• [Stated problem] Below are records. Copy every line with "part" in it.

.....

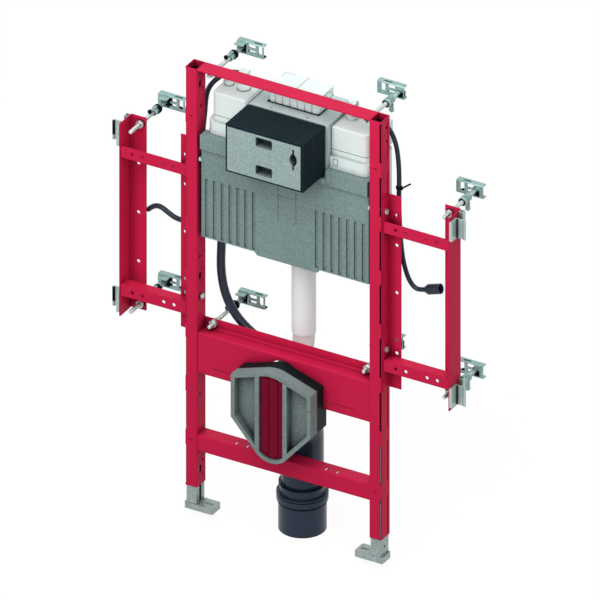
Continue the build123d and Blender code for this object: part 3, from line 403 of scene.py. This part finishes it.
# wall fixings: threaded rods, with a washer and a nut on each side of what carries them
rods = {
    "places": {  # x, z, front end, and the carrier's front and back faces
        "leftTop": (-200, 1107, 14, 37.5, 40), "rightTop": (200, 1107, 14, 37.5, 40),
        "leftPan": (-197, 468.5, 14, 37.5, 40), "rightPan": (197, 468.5, 14, 37.5, 40),
        "leftUpper": (-394.6, 912, 8, 56, 58.5), "rightUpper": (394.6, 912, 27, 56, 58.5),
        "leftLower": (-394.6, 453, 8, 56, 58.5), "rightLower": (394.6, 453, 27, 56, 58.5),
    },
    "blackWashers": ("leftUpper", "rightUpper", "leftLower", "rightLower"),
    "core": 4.5, "end": 177, "tipIn": 0.6, "tipLength": 0.8, "sides": 20,
    "crest": 5, "root": 4.45, "pitch": 1.5, "threadSides": 12, "threadEnd": 124,
    "nut": 17, "nutHeight": 8, "washer": 9.5, "washerHeight": 2,
}
# the clamp at the wall end of each rod: a zinc cup with a black seal and band, then one of two kinds of grip
clamp = {
    "cup": 108, "cupEnd": 124, "cupRadius": 10.4, "leftCupRadius": 8.2, "wall": 2, "edge": 0.6,
    "sealStart": 111, "bandStart": 117, "bandEnd": 118.4, "bandIn": 0.5, "bandOut": 0.15,
    "head": 136, "ring": 9.6, "sealHeight": 2, "chamfer": 1,
    "lever": 34, "leverRadius": 6.25, "leverFront": 131, "leverSheet": 4, "leverSoft": 0.8, "eyeProud": 0.5,
    "leftRing": 10.6, "leftRingStart": 122, "leftRingEnd": 133, "hub": 7, "hubEdge": 0.5, "hubEnd": 138,
    "tongue": 92, "tongueRise": 9.7, "tongueSheet": 2.2, "tongueHalf": 3.5, "knob": 5, "knobHeight": 4,
}


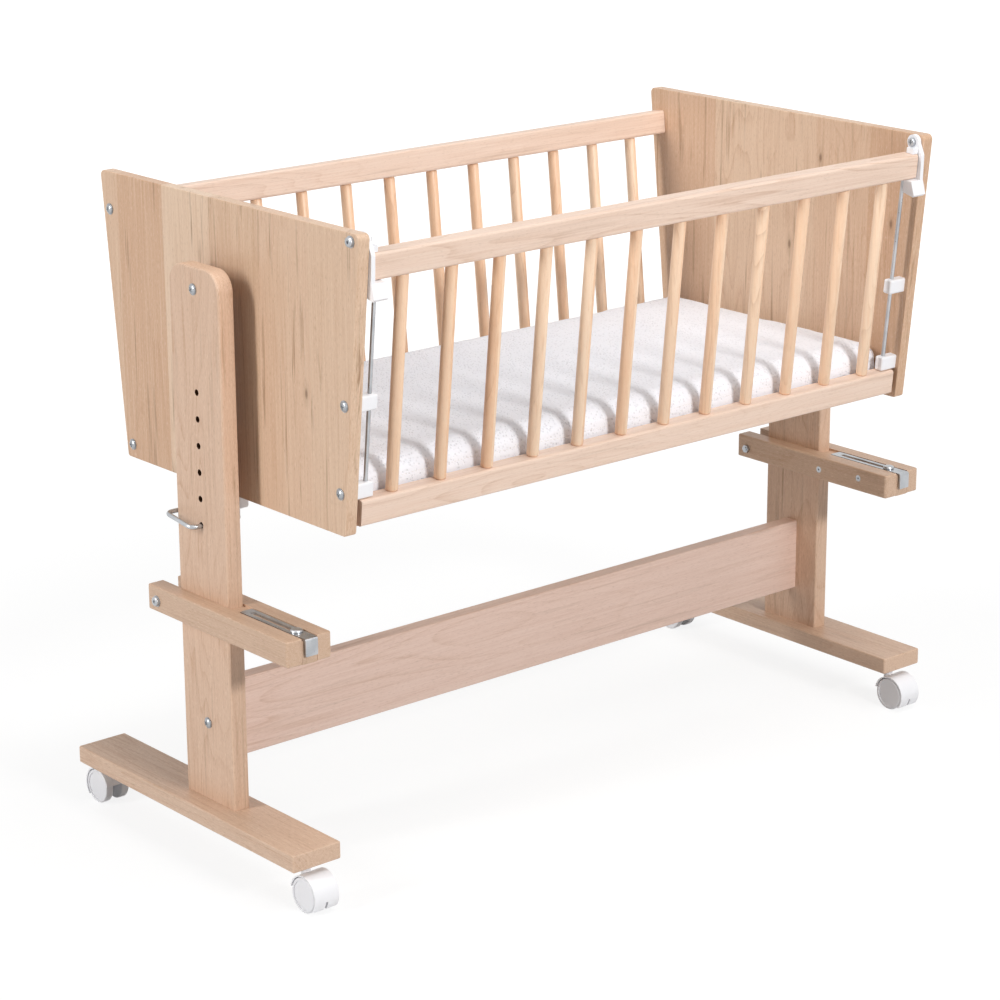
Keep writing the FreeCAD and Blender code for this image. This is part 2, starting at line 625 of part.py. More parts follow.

.....

• [Exercise result]
Continue the build123d and Blender code for this object: part 3, from line 403 of scene.py. This part finishes it.
Keep writing the FreeCAD and Blender code for this image. This is part 2, starting at line 625 of part.py. More parts follow.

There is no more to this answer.